Only one span of the listing below is wanted: the lines from the one with "base_housing();" through the one with "for member in", reproduced exactly, both ends kept.

■ Source excerpt:

----

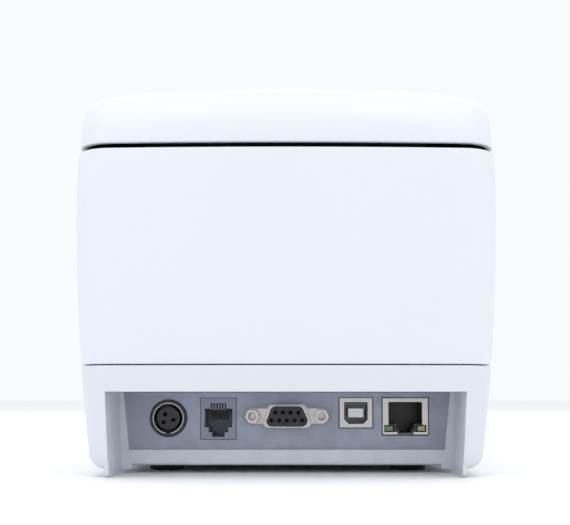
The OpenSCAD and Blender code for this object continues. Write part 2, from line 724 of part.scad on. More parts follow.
// Compression spring standing on z = 0
module coil_spring(length, r, wire, turns) {
    rings = [for (i = [0:12 * turns])
        let (a = 30 * i, out = [cos(a), sin(a), 0],
            middle = r * out + [0, 0, lerp(wire, length - wire, i / 12 / turns)])
        [for (k = [0:5]) middle + wire * (cos(60 * k) * out - [0, 0, sin(60 * k)])]];
    loft(rings);
}
// Flat cable from the head down and back to the board
module head_ribbon() {
    t = 0.3;
    y = head_pivot_at[0] + 5;
    low = board_z + board_t + 1;
    color("white") along_x([-14, 14]) polygon(concat(
        [[y, 96], [y - t, 96]],
        [for (a = [180:15:270]) [y + 6 + (6 + t) * cos(a), low + 6 + (6 + t) * sin(a)]],
        [[-9.6, low - t], [-9.6, low]],
        [for (a = [270:-15:180]) [y + 6 + 6 * cos(a), low + 6 + 6 * sin(a)]]));
}

// ---------------------------------------------------------------- lid lock

// Sloping faces where the button's wedge meets the crank, as height over X
slope = 0.68;
function wedge_z(x, gap) = 99.7 - slope * (x - 58) - gap;
module lock_hooks() {
    color("lightgray") {
        rod_x(lock_at, 1.5, [-49.1, 56]);
        both_sides() along_x([47.6, 49.1]) {
            translate(lock_at) circle(r = 3);
            polygon([[-47.8, 98], [-42.4, 98], [-44.6, 117.4], [-52.8, 117.4], [-54.4, 115.4], [-54.2, 114.9],
                [-50.2, 114.9]]);
        }
        // Crank that the release button pushes down
        along_x([51.5, 55]) {
            translate(lock_at) circle(r = 3);
            polygon([[-45, 95], [-33.2, 95], [-33.2, 98], [-37, 101], [-45, 101]]);
        }
        along_y([-35.8, -33.2]) polygon([[51.5, 95], [61, 95], [61, wedge_z(61, 0.4)],
            [57.5, wedge_z(57.5, 0.4)], [51.5, wedge_z(57.5, 0.4) - 1.6]]);
    }
}
module release_button() {
    color("gainsboro") {
        along_x([68.9, 73.1]) translate(release_at) round_rect(16.2, 11.8, 1.7);
        span([62.5, 69.5], [-38, -33.4], [99.4, 101.6]);
        // Wedge over the crank
        along_y([-35.6, -33.4]) polygon([[57, 101.6], [63, 101.6], [63, wedge_z(63, 0)], [57, wedge_z(57, 0)]]);
        rod_x(spring_at, 1.6, [60, 69.5]);
    }
}
module release_spring() {
    color("silver") translate([62, spring_at[0], spring_at[1]]) rotate([0, 90, 0]) coil_spring(7, 2.3, 0.3, 5);
}

// ---------------------------------------------------------------- cutter

blade_z = 121;
rack_z = blade_z - 0.75;  // pitch line of the racks
cutter_turn = 90;         // a pinion tooth points straight up into the rack
rack_x = [16, 20];
module cutter_frame() {
    color("lightgray") {
        difference() {
            span([-47, 47], [-84, -63.2], [119.2, 120.7]);
            both_sides() span([rack_x[0] - 0.8, rack_x[1] + 0.8], [-83, -66], [118, 122]);
        }
        both_sides() {
            span([41.4, 43.2], [-78, -64], [120.7, 122.3]);
            span([38.6, 43.2], [-78, -64], [122.3, 123.3]);
        }
    }
}
module moving_blade() {
    pitch = PI * gear_m;
    half = tan(20) * gear_m;
    thick = pitch / 4 - backlash / 4;
    color("silver") {
        translate([0, 0, blade_z]) linear_extrude(1)
            polygon([[-41, -80.5], [41, -80.5], [41, -63.4], [2, -65.8], [-2, -65.8], [-41, -63.4]]);
        both_sides() {
            for (i = [-1 - ceil(blade_travel / pitch):0])
                translate([0, cutter_at[0] + (i + 0.5) * pitch, 0]) along_x(rack_x)
                polygon([[-thick - half, blade_z], [-thick - half, rack_z + gear_m],
                    [-thick + 0.95 * half, rack_z - 0.95 * gear_m], [thick - 0.95 * half, rack_z - 0.95 * gear_m],
                    [thick + half, rack_z + gear_m], [thick + half, blade_z]]);
            span(rack_x, [cutter_at[0] - blade_travel - 2.4, cutter_at[0] + 2], [blade_z - 0.12, blade_z + 0.4]);
        }
    }
}
module cutter_shaft() {
    color("silver") rod_x(cutter_at, 1.5, [-48, 58]);
    color("ivory") {
        both_sides() gear_x(cutter_at, pinion_teeth, rack_x, cutter_turn);
        gear_x(cutter_at, cutter_teeth, [48, 52], cutter_turn);
    }
}
module cutter_thumbwheel() {
    color("dodgerblue") translate([0, cutter_at[0], cutter_at[1]]) along_x([53.5, 57.5]) difference() {
        polygon([for (i = [0:71]) let (r = i % 3 == 0 ? 5.7 : 6.2) [r * cos(5 * i), r * sin(5 * i)]]);
        circle(r = 1.5);
    }
}
module cutter_pinion() {
    turn = mesh_phase(bearing_of(cutter_at, cutter_motor_at), cutter_turn, cutter_teeth, pinion_teeth);
    color("gold") gear_x(cutter_motor_at, pinion_teeth, [48, 52], turn);
    color("silver") rod_x(cutter_motor_at, 1, [46.8, 52.4]);
}
module cutter_motor() {
    color("silver") {
        rod_x(cutter_motor_at, 6.2, [25, 45.1]);
        rod_x(cutter_motor_at, 2.4, [45, 46.5]);
    }
}
module fixed_blade() {
    color("silver") span([-42, 42], [-60.3, -46], [blade_z - 1, blade_z - 0.1]);
}

// ---------------------------------------------------------------- lid frame

module lid_frame() {
    arm = [56.4, 59];
    color("dimgray") difference() {
        union() {
            both_sides() {
                along_x(arm) {
                    translate(hinge_at) circle(r = 2.8);
                    polygon([[hinge_at[0], 118.6], [hinge_at[0], 124.2], [60, 130], [20, 131], [-40, 128],
                        [-57, 127], [-57, 121], [-50, 117], [60, 116]]);
                }
                // Arm that carries the platen bearing
                along_x([42, 44.2]) {
                    translate(platen_at) circle(r = 6.3);
                    polygon([[-59.5, 112], [-56.5, 122], [-44, 122], [-47.8, 112]]);
                }
            }
            // Cross beam over the fixed blade, then the roof that follows the roll
            span([-arm[0], arm[0]], [-57, -44], [blade_z - 0.1, 128]);
            along_x([-44, 44]) polygon([[-45, 120.9], [-45, 122.6], [4, 113.9], [4, 112.3]]);
            along_x([-arm[0], arm[0]]) {
                polygon(concat([for (a = [126:-6:54]) roll_at + 47.8 * [cos(a), sin(a)]],
                    [for (a = [54:6:126]) roll_at + 46.2 * [cos(a), sin(a)]]));
                translate([56, 111.6]) square([2.4, 1.6]);
            }
            along_x([-50, 50]) {
                translate([57, 111.6]) square([23, 1.6]);
                translate([78, 111.6]) square([1.6, 8]);
            }
            both_sides() for (y = [-30, 50]) span([46, arm[1]], [y - 4, y + 4], [117.4, 119]);
        }
        both_sides() {
            rod_x(hinge_at, 1.65, [56, 60]);
            rod_x(platen_at, 4.5, [40, 48]);
            rod_x(platen_at, 11.2, [49.6, 55.4]);
            for (y = [-30, 50]) {
                rod_z([50, y], 1.6, [116, 120]);
                rod_z([50, y], 3.2, [112, 117.4]);
            }
        }
    }
}
module lid_screws() {
    color("silver") both_sides() for (y = [-30, 50]) translate([50, y, 117.4]) mirror([0, 0, 1]) screw(1.2, 8, 2.6);
}

// ---------------------------------------------------------------- controls

module control_panel() {
    color("lightgray") difference() {
        union() {
            along_y([-94.3, -92.6]) translate(control_at) round_rect(48, 12, 2.8);
            along_y([-92.6, -91.6]) translate(control_at) round_rect(40, 9, 2);
        }
        along_y([-96, -90]) translate(control_at + [13, 0]) round_rect(14.4, 7.4, 3.4);
        for (x = [-17, -10, -3]) rod_y(control_at + [x, 0], 1.5, [-96, -90]);
    }
}
module status_lenses() {
    color("white") for (x = [-17, -10, -3]) rod_y(control_at + [x, 0], 1.5, [-94.5, -88.7]);
}
module feed_button() {
    color("gray") {
        along_y([-95.1, -90.6]) translate(control_at + [13, 0]) round_rect(13.6, 6.6, 3);
        along_y([-91.5, -90.6]) translate(control_at + [13, 0]) round_rect(15, 8, 3);
    }
}
module panel_board() {
    color("darkgreen") span([-22, 22], [-88.6, -87], [90, 102]);
    color("silver") span([10, 16], [-89.6, -88.6], [93, 99]);   // tact switch under the button
}
module power_switch_body() {
    color([0.1, 0.1, 0.1]) translate([0, switch_at[0], switch_at[1]]) difference() {
        union() {
            along_x([-pad_x - 1.3, -pad_x]) round_rect(21, 15, 1.2);
            along_x([-pad_x, -pad_x + 14]) square([18.8, 12.8], center = true);
        }
        along_x([-pad_x - 2, -pad_x + 9]) square([16.6, 10.6], center = true);
    }
}
rocker_x = pad_x - 2.4;       // pivot of the rocker, inside the wall
rocker_tilt = 8;              // it rests with its rear half pressed in
module power_rocker() {
    color([0.12, 0.12, 0.12]) translate([-rocker_x, switch_at[0], switch_at[1] - 5.1]) rotate(180 - rocker_tilt)
        linear_extrude(10.2) intersection() {
            circle(r = 8);
            polygon([[4, 6], [4, -6], [-4.2, -8.2], [-3, 0], [-4.2, 8.2]]);
        }
}

base_housing();
upper_housing();
chassis();
rubber_feet();
case_screws();
inner_screws();
interface_panel();
main_board();
board_components();
power_jack();
power_jack_shield();
drawer_jack();
drawer_jack_contacts();
serial_port_shell();
serial_port_insulator();
serial_jackscrews();
usb_port_shell();
usb_port_tongue();
lan_port_shell();
lan_port_insert();
lan_port_lamps();
mech_frame();
feed_motor();
idler_pin();
cutter_frame();
cutter_motor();
hinge_pins();
head_springs();
head_ribbon();
control_panel();
panel_board();
status_lenses();
power_switch_body();
near_end_sensor();
paper_guide();
release_spring();
lid_cover();
lid_bosses();
lid_frame();
lid_screws();
platen_bearings();
fixed_blade();
front_cover();
tear_bar();
platen_roller();
platen_shaft();
platen_gear();
idler_gear();
motor_pinion();
thermal_head();
head_substrate();
lock_hooks();
release_button();
cutter_shaft();
cutter_thumbwheel();
moving_blade();
cutter_pinion();
feed_button();
power_rocker();
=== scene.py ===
"""Receipt printer: the case mouldings rebuilt finely over the CAD frame, procedural materials, plain studio."""
import json
import math

import bmesh
import bpy
import numpy as np
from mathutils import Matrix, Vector

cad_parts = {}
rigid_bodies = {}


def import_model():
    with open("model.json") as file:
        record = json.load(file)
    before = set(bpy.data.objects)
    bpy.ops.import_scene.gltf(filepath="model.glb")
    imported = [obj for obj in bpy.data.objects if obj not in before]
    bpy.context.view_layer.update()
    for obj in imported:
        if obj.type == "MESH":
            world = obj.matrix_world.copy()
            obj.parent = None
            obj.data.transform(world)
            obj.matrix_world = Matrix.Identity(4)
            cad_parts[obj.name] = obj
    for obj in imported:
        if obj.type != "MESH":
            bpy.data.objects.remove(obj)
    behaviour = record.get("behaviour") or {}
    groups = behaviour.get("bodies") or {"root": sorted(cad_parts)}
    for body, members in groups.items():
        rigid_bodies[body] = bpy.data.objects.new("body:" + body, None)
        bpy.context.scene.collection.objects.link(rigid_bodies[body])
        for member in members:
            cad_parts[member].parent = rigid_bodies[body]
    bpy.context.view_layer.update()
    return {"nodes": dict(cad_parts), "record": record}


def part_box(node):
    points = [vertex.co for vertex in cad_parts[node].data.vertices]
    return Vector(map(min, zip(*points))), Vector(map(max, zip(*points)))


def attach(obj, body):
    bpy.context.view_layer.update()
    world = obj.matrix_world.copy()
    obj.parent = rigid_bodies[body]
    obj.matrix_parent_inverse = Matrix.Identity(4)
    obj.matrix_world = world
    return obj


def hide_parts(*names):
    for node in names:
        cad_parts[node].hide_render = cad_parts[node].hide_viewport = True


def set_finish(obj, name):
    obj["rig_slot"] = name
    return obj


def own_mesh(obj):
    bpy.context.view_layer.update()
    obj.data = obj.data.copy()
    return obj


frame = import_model()
nodes = frame["nodes"]
MM = 0.001

# ---------------------------------------------------------------- case outline, in mm as in the CAD

CASE_W, REAR, CASE_H = 147.2, 95.0, 143.0
WALL, CORNER, SEAM, BODY_TOP, LID_RIM, RIM = 2.4, 12.0, 38.0, 112.4, 114.2, 2.7
LID_HALF, LID_WALL = CASE_W / 2 - 0.8, 2.2
WIDEST, FLARE = 100, 0.065                # height of the widest level, and the taper above it
TAPER = (6.2, 5, 3)                       # how far the side, front and rear walls run in at the foot
BOW = (2.6, 5.0)                          # how far the rear and the front curve back at their ends
EDGE_H, EDGE_V = (5.0, 48.0, 28.0), (13.0, 24.5, 18.0)   # round of the dome: side, rear and front
DOME_CORNER, REAR_BLEND, FRONT_BLEND = 8, 32, 26
CROWN_Y, CROWN_LONG, CROWN_WIDE = 60, 1700, 1500         # highest line of the lid and its curvature
SLIT = (-64.2, -59.4)
RECESS_HALF, RECESS_Y, RECESS_TOP, LEAN, FIN_Z, NOTCH_HALF = 61.0, 63.0, 29.1, 1.4, 0.6, 55.9
FIN_X = (59.9, 61.6)
WINDOW = [(-59.4, RECESS_TOP), (-57.2, 8.4), (57.2, 8.4), (59.4, RECESS_TOP)]
FLOOR = RIM + 2.2
LAN_X = -43.1
PAD_X, SWITCH = 70.6, (-50.0, 21.0)
RELEASE, CONTROL = (-44.0, 96.0), (0.0, 96.0)
BOSSES, MECH_POSTS, BOARD_POSTS = [(62, -78), (62, 48)], [(40, -66), (40, -28)], [(57, -4), (57, 34)]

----

■ Answer to the exercise:
base_housing();
upper_housing();
chassis();
rubber_feet();
case_screws();
inner_screws();
interface_panel();
main_board();
board_components();
power_jack();
power_jack_shield();
drawer_jack();
drawer_jack_contacts();
serial_port_shell();
serial_port_insulator();
serial_jackscrews();
usb_port_shell();
usb_port_tongue();
lan_port_shell();
lan_port_insert();
lan_port_lamps();
mech_frame();
feed_motor();
idler_pin();
cutter_frame();
cutter_motor();
hinge_pins();
head_springs();
head_ribbon();
control_panel();
panel_board();
status_lenses();
power_switch_body();
near_end_sensor();
paper_guide();
release_spring();
lid_cover();
lid_bosses();
lid_frame();
lid_screws();
platen_bearings();
fixed_blade();
front_cover();
tear_bar();
platen_roller();
platen_shaft();
platen_gear();
idler_gear();
motor_pinion();
thermal_head();
head_substrate();
lock_hooks();
release_button();
cutter_shaft();
cutter_thumbwheel();
moving_blade();
cutter_pinion();
feed_button();
power_rocker();
=== scene.py ===
"""Receipt printer: the case mouldings rebuilt finely over the CAD frame, procedural materials, plain studio."""
import json
import math

import bmesh
import bpy
import numpy as np
from mathutils import Matrix, Vector

cad_parts = {}
rigid_bodies = {}


def import_model():
    with open("model.json") as file:
        record = json.load(file)
    before = set(bpy.data.objects)
    bpy.ops.import_scene.gltf(filepath="model.glb")
    imported = [obj for obj in bpy.data.objects if obj not in before]
    bpy.context.view_layer.update()
    for obj in imported:
        if obj.type == "MESH":
            world = obj.matrix_world.copy()
            obj.parent = None
            obj.data.transform(world)
            obj.matrix_world = Matrix.Identity(4)
            cad_parts[obj.name] = obj
    for obj in imported:
        if obj.type != "MESH":
            bpy.data.objects.remove(obj)
    behaviour = record.get("behaviour") or {}
    groups = behaviour.get("bodies") or {"root": sorted(cad_parts)}
    for body, members in groups.items():
        rigid_bodies[body] = bpy.data.objects.new("body:" + body, None)
        bpy.context.scene.collection.objects.link(rigid_bodies[body])
        for member in members:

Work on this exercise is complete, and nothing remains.